-- START OF Material --

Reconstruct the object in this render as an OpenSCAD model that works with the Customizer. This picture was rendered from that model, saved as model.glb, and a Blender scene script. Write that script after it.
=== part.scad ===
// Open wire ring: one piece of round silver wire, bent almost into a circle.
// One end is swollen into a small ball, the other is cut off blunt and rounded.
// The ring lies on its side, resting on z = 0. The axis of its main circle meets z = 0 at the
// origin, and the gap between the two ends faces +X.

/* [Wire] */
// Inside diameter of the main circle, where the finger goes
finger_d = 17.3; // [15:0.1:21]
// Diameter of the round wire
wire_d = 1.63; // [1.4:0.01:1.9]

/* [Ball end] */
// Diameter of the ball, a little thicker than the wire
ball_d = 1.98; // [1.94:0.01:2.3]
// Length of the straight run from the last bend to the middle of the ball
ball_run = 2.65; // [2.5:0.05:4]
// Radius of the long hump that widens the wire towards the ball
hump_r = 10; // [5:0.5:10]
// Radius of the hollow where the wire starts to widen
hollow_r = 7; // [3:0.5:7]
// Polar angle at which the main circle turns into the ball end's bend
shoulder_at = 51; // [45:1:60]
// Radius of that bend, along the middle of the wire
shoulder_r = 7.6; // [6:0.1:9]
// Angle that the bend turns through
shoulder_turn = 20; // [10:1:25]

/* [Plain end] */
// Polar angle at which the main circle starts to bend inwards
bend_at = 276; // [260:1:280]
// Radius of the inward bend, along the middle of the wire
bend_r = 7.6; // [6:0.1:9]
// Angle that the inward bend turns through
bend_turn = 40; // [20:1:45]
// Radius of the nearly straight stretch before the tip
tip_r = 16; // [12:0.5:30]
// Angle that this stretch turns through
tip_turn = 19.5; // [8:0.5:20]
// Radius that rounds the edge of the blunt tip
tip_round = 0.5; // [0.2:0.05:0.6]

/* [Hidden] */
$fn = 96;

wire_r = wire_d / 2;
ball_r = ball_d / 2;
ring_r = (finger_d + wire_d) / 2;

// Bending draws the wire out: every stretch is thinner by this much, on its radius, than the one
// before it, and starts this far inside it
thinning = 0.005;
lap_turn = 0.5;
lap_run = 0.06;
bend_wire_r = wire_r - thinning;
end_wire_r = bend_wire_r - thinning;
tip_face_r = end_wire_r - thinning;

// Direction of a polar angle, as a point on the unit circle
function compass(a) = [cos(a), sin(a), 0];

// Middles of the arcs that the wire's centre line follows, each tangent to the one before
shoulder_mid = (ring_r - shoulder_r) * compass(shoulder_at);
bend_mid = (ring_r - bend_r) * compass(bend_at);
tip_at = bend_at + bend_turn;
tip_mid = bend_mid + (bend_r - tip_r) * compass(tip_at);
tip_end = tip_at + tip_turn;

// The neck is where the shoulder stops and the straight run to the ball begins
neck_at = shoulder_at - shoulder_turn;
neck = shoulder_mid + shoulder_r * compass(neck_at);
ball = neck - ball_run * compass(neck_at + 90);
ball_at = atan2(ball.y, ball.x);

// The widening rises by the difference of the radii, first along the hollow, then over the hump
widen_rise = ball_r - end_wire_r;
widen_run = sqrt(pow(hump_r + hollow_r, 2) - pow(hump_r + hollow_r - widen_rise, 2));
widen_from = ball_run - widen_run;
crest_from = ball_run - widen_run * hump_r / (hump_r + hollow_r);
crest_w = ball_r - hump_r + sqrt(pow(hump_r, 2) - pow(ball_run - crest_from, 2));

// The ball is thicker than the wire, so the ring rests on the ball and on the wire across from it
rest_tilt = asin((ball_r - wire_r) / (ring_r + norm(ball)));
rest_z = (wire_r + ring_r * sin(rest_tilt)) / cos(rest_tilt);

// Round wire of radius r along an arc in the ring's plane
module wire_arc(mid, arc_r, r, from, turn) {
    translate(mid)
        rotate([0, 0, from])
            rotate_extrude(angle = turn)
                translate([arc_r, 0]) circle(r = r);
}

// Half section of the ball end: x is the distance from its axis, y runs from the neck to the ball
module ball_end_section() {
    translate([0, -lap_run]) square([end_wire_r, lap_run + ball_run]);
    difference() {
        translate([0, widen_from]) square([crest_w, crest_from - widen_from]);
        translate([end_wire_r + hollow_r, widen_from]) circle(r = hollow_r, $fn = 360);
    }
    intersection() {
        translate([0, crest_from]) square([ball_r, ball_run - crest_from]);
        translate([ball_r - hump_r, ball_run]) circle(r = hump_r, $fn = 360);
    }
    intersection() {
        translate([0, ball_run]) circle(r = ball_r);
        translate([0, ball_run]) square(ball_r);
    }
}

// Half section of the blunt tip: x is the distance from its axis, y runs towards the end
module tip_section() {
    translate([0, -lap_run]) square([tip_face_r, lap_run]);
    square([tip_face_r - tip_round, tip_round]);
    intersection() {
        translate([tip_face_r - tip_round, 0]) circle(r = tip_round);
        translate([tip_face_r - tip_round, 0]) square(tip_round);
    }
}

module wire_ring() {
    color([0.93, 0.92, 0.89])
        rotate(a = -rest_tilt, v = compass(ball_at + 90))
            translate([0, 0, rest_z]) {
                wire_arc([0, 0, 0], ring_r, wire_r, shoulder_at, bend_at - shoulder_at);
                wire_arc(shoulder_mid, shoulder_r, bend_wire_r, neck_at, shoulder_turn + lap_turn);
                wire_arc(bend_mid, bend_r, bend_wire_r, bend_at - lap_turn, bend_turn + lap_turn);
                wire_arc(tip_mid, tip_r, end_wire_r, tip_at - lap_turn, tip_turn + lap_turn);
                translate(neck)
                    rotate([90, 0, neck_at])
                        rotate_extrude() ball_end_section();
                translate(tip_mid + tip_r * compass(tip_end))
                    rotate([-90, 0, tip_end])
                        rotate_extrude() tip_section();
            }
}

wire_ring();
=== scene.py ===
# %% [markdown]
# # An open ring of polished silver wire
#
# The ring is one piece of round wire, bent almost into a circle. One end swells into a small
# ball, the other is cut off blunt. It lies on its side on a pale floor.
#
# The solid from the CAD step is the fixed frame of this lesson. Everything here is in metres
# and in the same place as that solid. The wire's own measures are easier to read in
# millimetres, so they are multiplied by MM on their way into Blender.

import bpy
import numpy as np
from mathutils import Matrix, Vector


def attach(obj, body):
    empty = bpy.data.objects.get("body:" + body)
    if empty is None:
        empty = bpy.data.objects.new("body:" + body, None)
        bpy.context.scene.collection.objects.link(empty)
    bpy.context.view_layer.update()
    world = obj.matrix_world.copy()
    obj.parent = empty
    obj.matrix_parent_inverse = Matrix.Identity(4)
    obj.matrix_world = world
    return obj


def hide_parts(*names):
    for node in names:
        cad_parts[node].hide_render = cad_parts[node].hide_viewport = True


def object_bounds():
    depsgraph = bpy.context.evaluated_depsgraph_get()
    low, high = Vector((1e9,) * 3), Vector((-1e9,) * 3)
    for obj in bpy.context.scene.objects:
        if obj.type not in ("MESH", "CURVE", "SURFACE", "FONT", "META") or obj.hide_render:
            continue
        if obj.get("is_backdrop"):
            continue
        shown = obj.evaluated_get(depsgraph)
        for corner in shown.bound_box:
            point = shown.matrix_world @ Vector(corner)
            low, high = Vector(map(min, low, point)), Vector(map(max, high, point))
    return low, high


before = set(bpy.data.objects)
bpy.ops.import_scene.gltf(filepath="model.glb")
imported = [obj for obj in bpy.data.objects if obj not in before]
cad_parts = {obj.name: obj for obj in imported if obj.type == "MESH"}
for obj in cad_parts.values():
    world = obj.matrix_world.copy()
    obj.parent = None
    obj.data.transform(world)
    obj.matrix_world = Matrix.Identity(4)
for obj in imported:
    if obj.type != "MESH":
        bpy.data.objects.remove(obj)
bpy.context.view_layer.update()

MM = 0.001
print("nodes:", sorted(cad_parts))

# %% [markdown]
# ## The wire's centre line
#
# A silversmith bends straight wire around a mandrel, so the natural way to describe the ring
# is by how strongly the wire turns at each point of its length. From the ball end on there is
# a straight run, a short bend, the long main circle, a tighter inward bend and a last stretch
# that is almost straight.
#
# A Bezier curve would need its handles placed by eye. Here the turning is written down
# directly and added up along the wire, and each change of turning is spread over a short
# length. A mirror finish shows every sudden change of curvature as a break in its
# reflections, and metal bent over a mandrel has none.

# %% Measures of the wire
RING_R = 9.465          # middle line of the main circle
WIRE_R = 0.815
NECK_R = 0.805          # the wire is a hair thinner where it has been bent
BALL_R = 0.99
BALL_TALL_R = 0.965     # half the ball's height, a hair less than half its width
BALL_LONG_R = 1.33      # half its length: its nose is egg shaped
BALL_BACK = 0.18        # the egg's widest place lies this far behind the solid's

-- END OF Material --

**Required task**
The lines to be given again exactly are those from the one containing "translate(tip_mid + tip_r" up to and including the one containing "obj.matrix_parent_inverse = Matrix.Identity(4)".

**Exercise solution**
                translate(tip_mid + tip_r * compass(tip_end))
                    rotate([-90, 0, tip_end])
                        rotate_extrude() tip_section();
            }
}

wire_ring();
=== scene.py ===
# %% [markdown]
# # An open ring of polished silver wire
#
# The ring is one piece of round wire, bent almost into a circle. One end swells into a small
# ball, the other is cut off blunt. It lies on its side on a pale floor.
#
# The solid from the CAD step is the fixed frame of this lesson. Everything here is in metres
# and in the same place as that solid. The wire's own measures are easier to read in
# millimetres, so they are multiplied by MM on their way into Blender.

import bpy
import numpy as np
from mathutils import Matrix, Vector


def attach(obj, body):
    empty = bpy.data.objects.get("body:" + body)
    if empty is None:
        empty = bpy.data.objects.new("body:" + body, None)
        bpy.context.scene.collection.objects.link(empty)
    bpy.context.view_layer.update()
    world = obj.matrix_world.copy()
    obj.parent = empty
    obj.matrix_parent_inverse = Matrix.Identity(4)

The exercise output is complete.